Start of Information provided

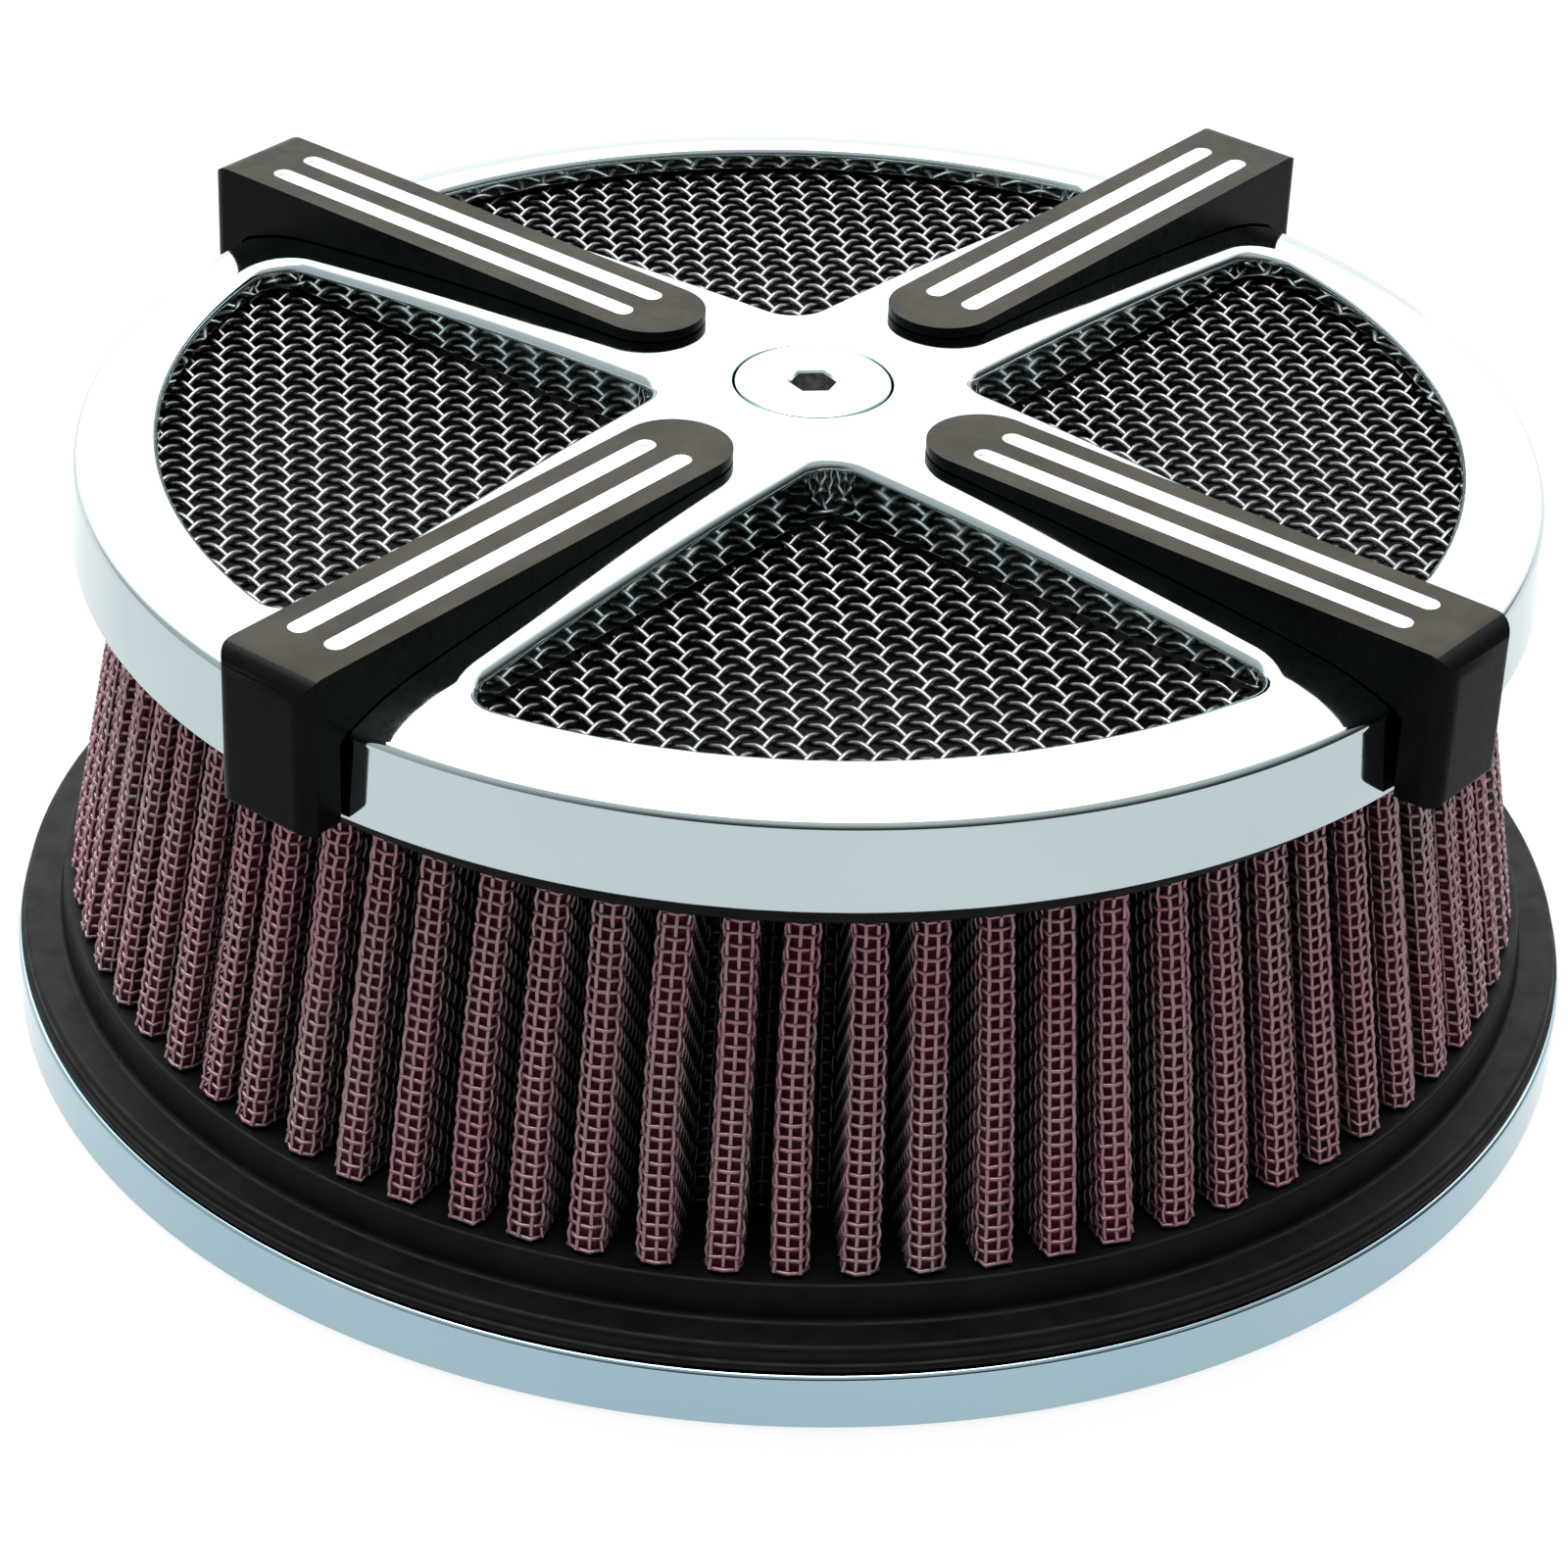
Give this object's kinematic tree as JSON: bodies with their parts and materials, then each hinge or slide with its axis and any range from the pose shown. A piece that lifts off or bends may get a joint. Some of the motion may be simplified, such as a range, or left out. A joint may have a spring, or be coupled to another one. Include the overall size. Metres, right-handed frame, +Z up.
{
  "type": "motorcycle air cleaner",
  "caption": "Round motorcycle air cleaner: chrome backplate, tapered pleated gauze element and chrome cover with mesh windows and black grooved claws, held by a centre screw.",
  "frame": {"origin": "centre of the circle on which the backplate's rim stands", "axes": "+Z up out of the cover along the centre screw, -Y towards the front window, the cover's four arms at 45 degrees to X and Y"},
  "size_m": [0.1864, 0.1864, 0.0783],
  "materials": {
    "chrome": "polished chrome plate",
    "black_anodised": "satin black anodised aluminium with bright milled grooves",
    "urethane": "moulded black urethane, satin",
    "red_gauze": "oiled red cotton gauze",
    "screen_wire": "fine woven wire screen, dulled by oil",
    "window_wire": "plain-woven crimped steel wire",
    "aluminium": "spun, satin",
    "zinc_steel": "bright zinc plate",
    "gasket_fibre": "matt fibre gasket sheet"
  },
  "bodies": {
    "backplate": {"backplate": "chrome", "throttle_gasket": "gasket_fibre", "velocity_stack": "aluminium", "bridge_bracket": "zinc_steel", "centre_post": "zinc_steel", "post_nut": "zinc_steel", "throttle_screw_1": "zinc_steel", "throttle_screw_2": "zinc_steel", "throttle_screw_3": "zinc_steel", "breather_washer_left": "gasket_fibre", "breather_bolt_left": "zinc_steel", "breather_washer_right": "gasket_fibre", "breather_bolt_right": "zinc_steel"},
    "element": {"element_base": "urethane", "outer_wire_screen": "screen_wire", "pleated_gauze": "red_gauze", "inner_wire_screen": "screen_wire", "element_top_cap": "urethane", "cap_bush": "zinc_steel"},
    "cover": {"cover": "chrome", "window_mesh_right": "window_wire", "window_mesh_rear": "window_wire", "window_mesh_left": "window_wire", "window_mesh_front": "window_wire", "claw_front_left": "black_anodised", "claw_screw_front_left_inner": "zinc_steel", "claw_screw_front_left_outer": "zinc_steel", "claw_front_right": "black_anodised", "claw_screw_front_right_inner": "zinc_steel", "claw_screw_front_right_outer": "zinc_steel", "claw_rear_right": "black_anodised", "claw_screw_rear_right_inner": "zinc_steel", "claw_screw_rear_right_outer": "zinc_steel", "claw_rear_left": "black_anodised", "claw_screw_rear_left_inner": "zinc_steel", "claw_screw_rear_left_outer": "zinc_steel"},
    "screw_carrier": {"screw_washer": "gasket_fibre"},
    "cover_screw": {"cover_screw": "chrome"}
  },
  "joints": [
    {"name": "element_lift", "type": "slide", "parent": "backplate", "child": "element", "axis": [0, 0, 1], "range_m": [0, 0.075]},
    {"name": "cover_lift", "type": "slide", "parent": "element", "child": "cover", "axis": [0, 0, 1], "range_m": [0, 0.04]},
    {"name": "cover_screw_rise", "type": "slide", "parent": "cover", "child": "screw_carrier", "axis": [0, 0, 1], "range_m": [0, 0.0128]},
    {"name": "cover_screw_turn", "type": "hinge", "parent": "screw_carrier", "child": "cover_screw", "pos_m": [0, 0, 0.0773], "axis": [0, 0, 1], "range_deg": [0, 3240]}
  ],
  "couplings": [
    {"joint": "cover_screw_rise", "follows": "cover_screw_turn", "m_per_rad": 0.00022459}
  ]
}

End of Information provided

Work to complete — Pull out each line of the listing that holds the string "materials".

Full solution —
Give this object's kinematic tree as JSON: bodies with their parts and materials, then each hinge or slide with its axis and any range from the pose shown. A piece that lifts off or bends may get a joint. Some of the motion may be simplified, such as a range, or left out. A joint may have a spring, or be coupled to another one. Include the overall size. Metres, right-handed frame, +Z up.
  "materials": {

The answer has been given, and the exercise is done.